Is there scope for a quick deal based on an off-the-peg model?

It’s sometimes suggested that the EU’s Comprehensive Economic and Trade Agreement with Canada (CETA) offers such a model. But CETA is not yet in force, after seven years of talks. And it has hundreds of pages devoted to Canadian and EU ‘carve-outs’ from general liberalisation commitments, grants only limited access for services (vital for the UK, heavily dependent on service exports), and leaves Canada facing tariffs and other restrictions on scores of food and farm products. For Britain, it would introduce all sorts of new red tape on British businesses, from ‘rules of origin’ requirements to intrusive customs checks.

Could we avoid the need to sign an FTA by simply dropping our own tariffs on imports from the EU to zero, and challenge the EU to reciprocate?

Some MPs who favour a quick, unilateral Brexit have suggested this. But it would not work, for three reasons:

  • In the absence of a comprehensive FTA, the EU is legally obliged under WTO rules to apply the Common External Tariff to the UK, resulting in immediate tariffs on goods ranging from 10% in the case of cars, to 12% for clothes, 21% for beer and spirits, and 29% for chocolate and other confectionery.
  • WTO Most Favoured Nation rules dictate that if we unilaterally drop tariffs on EU imports to zero we will be obliged to do the same for every other country in the world. That would, at a stroke, undermine any prospect of securing favourable FTAs with third countries, as we would already have removed our own tariffs, squandering our negotiating capital.
  • Also, such a move would do nothing to address the non-tariff barriers which are harmonised for countries inside the single market, nor the right to provide services, which will become a far more significant concern for British businesses once we leave the EU.
  • Whatever deal we do get, if we leave the customs union, all goods exported to and imported from the EU will need to be declared to the customs authorities. British exporters will also have to comply with complex ‘rules of origin’, requiring exporters to obtain proof of origin certificates from their national customs authorities to guarantee that the product (or an agreed percentage of the product) originates in the UK. Under an FTA, goods have to be shown to come from the country in question in order to benefit from the preferential tariffs agreed under the FTA, and to prevent third country imports from being passed off as domestic products. This will introduce delays, extra paperwork and costs for British businesses, including customs checks, value declarations, inspection certification, and advance cargo declarations.

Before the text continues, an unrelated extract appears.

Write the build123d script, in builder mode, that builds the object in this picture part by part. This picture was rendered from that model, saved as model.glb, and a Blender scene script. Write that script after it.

It will also make continental businesses less willing to include UK-produced goods in their supply chains.

None of this applies now, while we are inside the EU customs union, so the impact of this change would be considerable. Just the rules of origin requirements have been estimated to increase trade costs by between 4% and 15%. The impact would be particularly pronounced on companies with highly integrated cross-border supply chains like the British aerospace and automobile industries. It would also be significant for agriculture: it is, for example, hard to see how any significant animal and animal product exports to the continent could continue given that imports to the EU have to pass through designated Border Inspection Posts, of which there are precisely none on the other side of the Channel. This is a £1.5bn export trade which would disappear overnight.

Conclusions

Securing an FTA with the EU is, as we have seen above, is essential but not straightforward. Securing it by parallel negotiations during the two years allowed for negotiating the Article 50 ‘divorce’ deal would be impossible in that time frame.

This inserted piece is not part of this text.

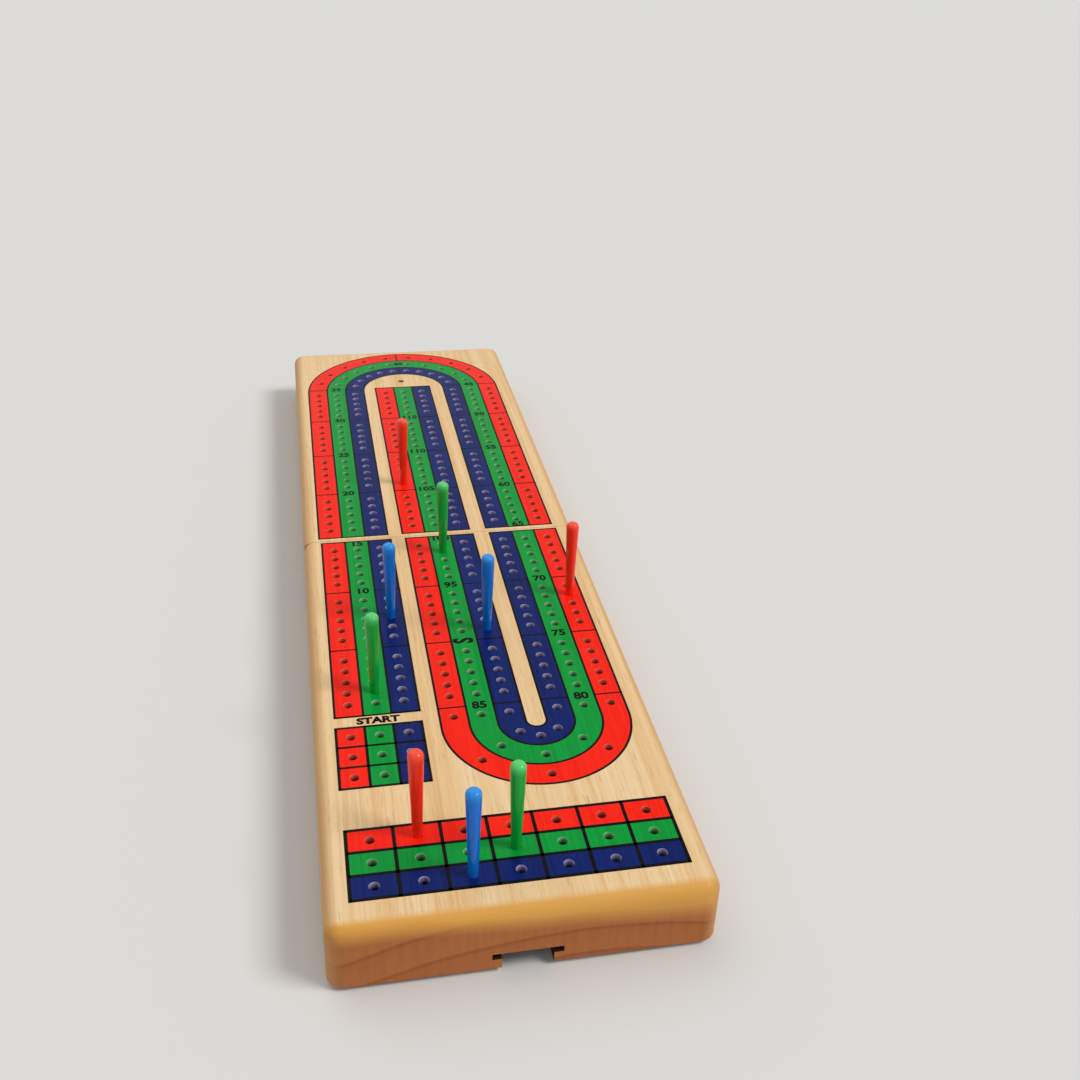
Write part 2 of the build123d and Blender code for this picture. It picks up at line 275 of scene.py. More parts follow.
def makeWood():
    # Rubberwood, planed and lacquered: straight fine grain on the faces, orange growth rings on
    # the sawn ends, which drink more of the lacquer than the faces do
    material, tree, shader = newMaterial(
        "lacqueredRubberwood", Roughness=0.45, Specular_IOR_Level=0.3)
    where = objectSpace(tree)
    fine = addNoise(tree, where, alongGrain(woodLook["grainWidth"], woodLook["grainStretch"]),
                    4.0, Roughness=0.6)
    bands = addNoise(tree, where, woodLook["bandCells"], 2.0, Distortion=0.4)
    fineColour = colourRamp(tree, fine, [
        (0.30, woodLook["dark"]), (0.48, woodLook["body"]), (0.72, woodLook["pale"])])
    bandColour = colourRamp(tree, bands, [
        (0.32, woodLook["bandDark"]), (0.50, woodLook["bandBody"]), (0.66, woodLook["bandPale"])])
    face = blend(tree, 0.5, fineColour, bandColour)
    # open pores, short dark dashes along the grain
    pores = addNoise(tree, where, woodLook["poreCells"], 1.0)
    poreMask = colourRamp(tree, pores, [(0.64, 0.0), (0.74, 1.0)])
    poreShare = mathOf(tree, "MULTIPLY", poreMask, woodLook["poreShare"])
    pored = blend(tree, poreShare, face, linear(woodLook["pore"]))
    # growth rings, seen on the sawn ends: broad soft bands, each closed by a thin dark line
    centred = addNode(tree, "ShaderNodeVectorMath", {
        0: where, 1: Vector(woodLook["ringCentre"]) * mm}, operation="SUBTRACT").outputs[0]
    squashed = addNode(tree, "ShaderNodeVectorMath", {
        0: centred, 1: woodLook["ringSquash"]}, operation="MULTIPLY").outputs[0]
    radius = addNode(tree, "ShaderNodeVectorMath", {0: squashed}, operation="LENGTH")
    wobble = addNoise(tree, where, woodLook["wobbleCells"], 1.0)
    ring = mathOf(tree, "MULTIPLY_ADD", wobble, woodLook["ringWobble"] * mm,
                  radius.outputs["Value"])
    turns = mathOf(tree, "MULTIPLY", ring, 1 / (woodLook["ringWidth"] * mm))
    ringColour = colourRamp(tree, mathOf(tree, "FRACT", turns), [
        (0.0, woodLook["end"]), (0.80, woodLook["endLow"]), (0.93, woodLook["ringLine"]),
        (1.0, woodLook["end"])])
    # fine upright fleck on the ends
    fleck = addNoise(tree, where, woodLook["fleckCells"], 3.0)
    fleckColour = colourRamp(tree, fleck, [
        (0.35, woodLook["fleckDark"]), (0.65, woodLook["end"])])
    endFace = blend(tree, woodLook["fleckShare"], ringColour, fleckColour)
    # how far the surface turns towards the ends and the long sides
    normal = split(tree, addNode(tree, "ShaderNodeTexCoord").outputs["Normal"])
    endward = mathOf(tree, "ABSOLUTE", normal["Y"])
    roundMask = colourRamp(tree, endward, [(0.05, 0.0), (0.45, 1.0)])
    sideward = mathOf(tree, "ABSOLUTE", normal["X"])
    # painted shade: the long sides are painted a darker tan
    sideShadeMask = colourRamp(tree, sideward, [(0.1, 0.0), (0.8, 0.8)])
    # the ends turn from ochre to orange below a line that dips towards the left; the ochre above it
    # is partly the round's mix of face and end grain and partly painted light where the round turns
    # up
    spot = split(tree, where)
    tilted = mathOf(tree, "MULTIPLY_ADD", spot["X"], woodLook["ochreTilt"], spot["Z"])
    uneven = mathOf(tree, "MULTIPLY_ADD", wobble, woodLook["ochreWobble"] * mm, tilted)
    lowShare = rangeOf(tree, uneven, woodLook["ochreTop"], woodLook["ochreFoot"])
    endMask = mathOf(tree, "MULTIPLY", lowShare, roundMask)
    ochreGrainAndLight = blend(tree, roundMask, pored, linear(woodLook["ochre"]))
    ended = blend(tree, endMask, ochreGrainAndLight, endFace)
    sideShaded = blend(tree, sideShadeMask, ended, linear(woodLook["side"]))
    finishShader(tree, shader, sideShaded, fine, 0.12, 0.05)
    return material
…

We could seek an arrangement whereby the Article 50 ‘divorce’ deal sets a later date for departure and includes a permissive clause allowing for negotiating an FTA (and trade deals with third countries) in the meantime. Alternatively, an interim agreement could provide for a transition period which prolongs our membership of at least the single market and/or customs union, could be sought, for the same purpose. It is not clear whether such a deal would be politically achievable or legally possible under Article 50. Even if it were, there is still the danger that talks would collapse, or that the terms of any agreement would fail to be agreed by the other 27 EU countries. Any of these problems would see the UK leave the EU without any form of agreement in place — the absolute worst-case scenario for trade barriers and legal certainty of all kinds.

And, besides trade, there are perhaps 600 other issues to be addressed — such as membership of (or relations with) various EU agencies, research programmes, Investment Bank, Europol, air travel agreements, fishing rights, residual budgetary contributions and much else.

If it can be secured, an interim deal based on the EEA / Norway approach would be the least bad option. It would preserve most of our membership of the single market while allowing us to strike our own trade deals outside the EU customs union. But even the ‘Norway option’ carries serious downsides: a major loss of sovereignty as we are cut out of the setting of single market rules, coupled with the introduction of new bureaucratic burdens for British exporters who will have to comply with complex ‘rules of origin’ to show where every element of their products was manufactured.

So the EU deal will be problematic enough. The time it will take puts a damper on any other deals we want to make. And, given the inevitable loss of trade with the rest of Europe, we will have to do better with the rest of the world to compensate — which seems highly unlikely.

And if we fail to secure an agreement with the EU, or don’t even try, matters will be worse: we would face immediate tariffs on our exports to the EU, loss of passporting rights for services, and substantial non-tariff barriers on goods and services, including the prospect of trying to certify our exports as being in conformity with EU rules without any recognised approved UK certification authority. For these reasons, the Treasury has estimated the cost to the UK economy of this option as 7.5% of GDP after 15 years.

However, there are no obviously better choices on offer – except a rethink of the whole scenario. As the realities of Brexit begin to sink in, this may yet regain support.